A la suite d’un fait divers, ou d’une décision politique, on va faire un micro trottoir, enregistrant une série de commentaires, dont on va ensuite ne conserver qu’un ou deux.
Or qu’est ce qui préside à ce choix ?
Bien entendu, le message que veut faire passer le journaliste (ou sa rédaction), et pourquoi pas le propriétaire de son média (suivez mon regard)...
Sachant qu’une grande partie de nos concitoyens (et nous tous plus ou moins) sont influençables, et suivent l’opinion de « celui qui a l’air de savoir », le tour est joué. On a manipulé l’opinion.
C’est en partie grâce à des micros trottoires bien bidonnés que l’on peut faire « monter des mayonnaises » et arriver à faire fonctionner des phrases performatrices telles que :
« L’insécurité, première préoccupation des Français ».
Diffusés par des chaînes complices, illustrés par les méthodes décrites dans cet article à défaut d’être argumentés ou prouvés, de tels slogans présentés comme vérités finissent par porter au pouvoir les pires démagogues..
Article tellement vrai.
Le micro cédé au citoyen lambda (pour quoi « trottoir ») est là pour prouver ce que le journaliste voulait dire. Rien de plus. Les questions posées sont d’ailleurs dirigées dans ce sens.
Il bouche les trous. Il a tous les avantages.
Car s’il dépasse la pensée, comme ce n’est jamais du direct, on coupe.... ou se le réserve pour le bêtisier de fin d’année.
Mais attention, cela ne veut pas dire qu’on ne prend pas son temps pour le réaliser.
Parfois, pour une séquence de 3 minutes, une équipe est envoyée sur place pendant toute une matinée.
Il faut bien installer le micro, préparer (ou cuisiner) à la transformation le personnage kappa en lambda.
Philippakos, tu remarques que j’utilise un autre alpha-bet.
Le problème pour la télévision c’est qu’il ne faut pas savoir comment les émissions sont faites. J’ai participé à une émission il y a deux ans et ai relativisé beaucoup de choses depuis. D’abord, avec le numérique qui ne coûte rien, on tourne 40 pour 1 (c’est à dire quarante heures de tournage pour une heure d’émission). Ensuite les journalistes ne parlent généralement pas la langue des pays où on les envoie, ce qui donne, au montage final, des contresens énormes, des erreurs de chiffres à cause de notes mal prises, etc, etc. Ensuite les journalistes ne sont pas spécialisés dans le domaine de leur reportage (on ne peut pas être spécialiste de tout), ce qui donne des réflexions d’un grande naïveté, souvent à la limite de l’ignorance quand ils n’ont pas préparé leur reportage. Ces mêmes journalistes préviennent les interviewés dès le début : il faut être très basique, ne pas employer de mots compliqués, un discours très simple... et pourtant il s’agissait d’une des émissions les plus culturelles et les plus appréciées de France télévision. J’ose à peine penser ce que ce doit être pour TF1.

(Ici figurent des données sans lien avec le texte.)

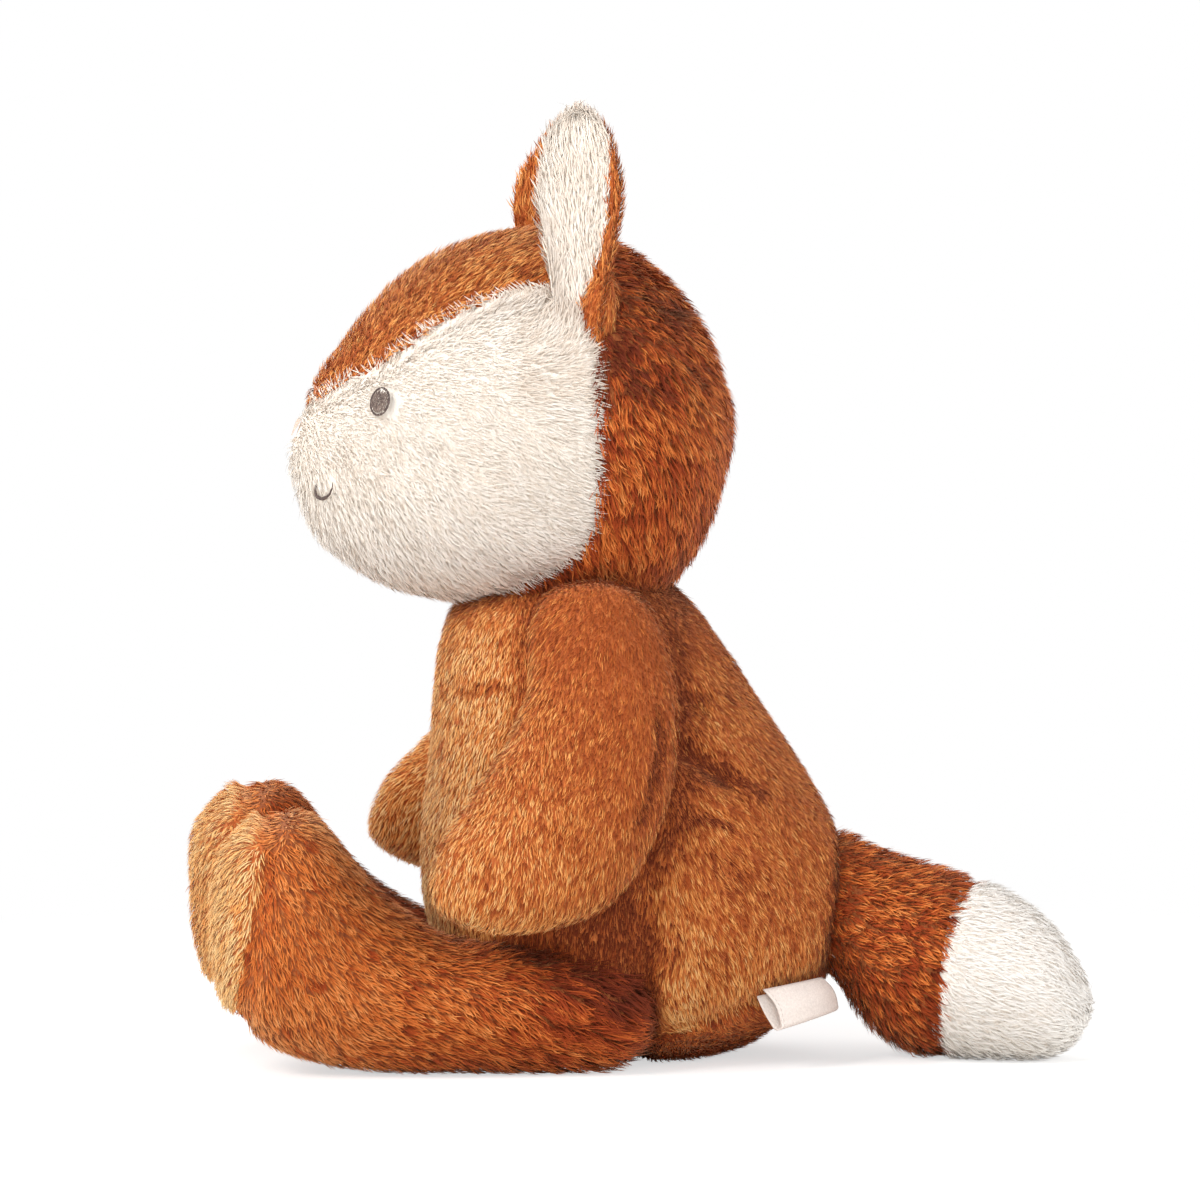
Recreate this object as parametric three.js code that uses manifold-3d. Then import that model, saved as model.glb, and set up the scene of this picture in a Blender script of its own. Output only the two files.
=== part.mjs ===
// A seated plush fox: sewn cover panels over stuffed cores, with floppy seams at the neck,
// the shoulders, the hips, the tail and the ears. Millimetres, +Z up, the face looks along -Y
// and the fox's left side is +X. The origin is the middle of the seat, on the surface below it.
import * as THREE from 'three';
import { ConvexGeometry } from 'three/addons/geometries/ConvexGeometry.js';
import { mergeVertices } from 'three/addons/utils/BufferGeometryUtils.js';
import Module from 'manifold-3d';

const wasm = await Module();
wasm.setup();

// Fabric and running gaps
const plushThickness = 3.5; // backing cloth and flattened pile
const seamGap = 0.3;        // between panels that are sewn edge to edge
const coreGap = 0.3;        // between a cover and what fills it
const jointGap = 0.45;      // between pieces on two sides of a floppy seam
const cutReach = 400;       // how far a cutting block runs past the toy
const weld = 1e-4;          // corners closer than this are one corner

// Head
const neckHeight = 114.5;   // the neck seam above the floor
const neckForward = 16;     // the neck's turning axis, in front of the seat's middle
const headSink = 2.5;       // how deep the round head is pressed onto the neck seam
const headLength = 111;     // snout to back
const headHeight = 96;
const headWidth = 100;
const headOverhang = 72;    // the snout, in front of the neck's axis
const cheekSeamBack = 1;    // the seam from ear to ear, behind the neck's axis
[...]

40 pour 1 , c’est exact....après commence le travail d’indexation....gros boulot de pré-montage...et cela doit être prèt pour avant hier. Bonjour , la course....
Souvent avec les micros-trottoirs on se dit que les Deschiens ne sont pas très loin. C’est sûr, c’est une source inépuisable pour les humoristes (le Schimblick de Coluche, par exemple) avec un humour qui peut vite tourner à la moquerie grincante.
Hello, je profite de ce fil de discussion pour faire mon petit "micro
trottoir internet" avec
ce lien ici
Je repasserai sur le fil un peu plus tard...il est bien intéressant...nous pourrions en effet parler des incomplets reportages que la télévision nous livre parfois à cause des impératifs de l’industrie...
Le problème avec le micro-trottoir, c’est qu’à partir d’une prise de parole individuelle, on essaie de nous faire croire qu’il s’agit d’un avis général. Exemple : lors d’une grève, on trouve toujours quelqu’un qui dit qu’il « est pris en otage », au besoin on lui souffle l’expression, et zou ! on commente en disant : « les Français se sentent pris en otage », et voilà le travail.
On peut même systématiser cette méthode de généralisation abusive et mettre en scène des faux débats. On parle de la peine de mort ? Allez hop, on interroge sur à tout bout de champ le trottoir jusqu’à ce qu’on tombe (par exemple) sur un excité qui dit qu’il faut pendre les djeun’s aux carrefours et les lapider en prime, c’est bon, il n’y a plus qu’à mettre « en face » quelqu’un qui est contre, et on conclut (ou on introduit la séquence) en disant : « pour ou contre, dans la rue le débat fait rage », et on a donné l’impression d’avoir montré deux partis en présence, que la répartition c’est 50/50, et en prime, qu’on est vachement objectif, puisqu’on a donné la parole aux « deux parties ».
Le micro-trottoir, c’est une représentation fausse du monde, qui n’est ni représentative, ni objective, et qu’on peut manipuler à loisir pour faire croire des choses. Pas étonnant que ce soit le gros des « reportages » présentés au JT.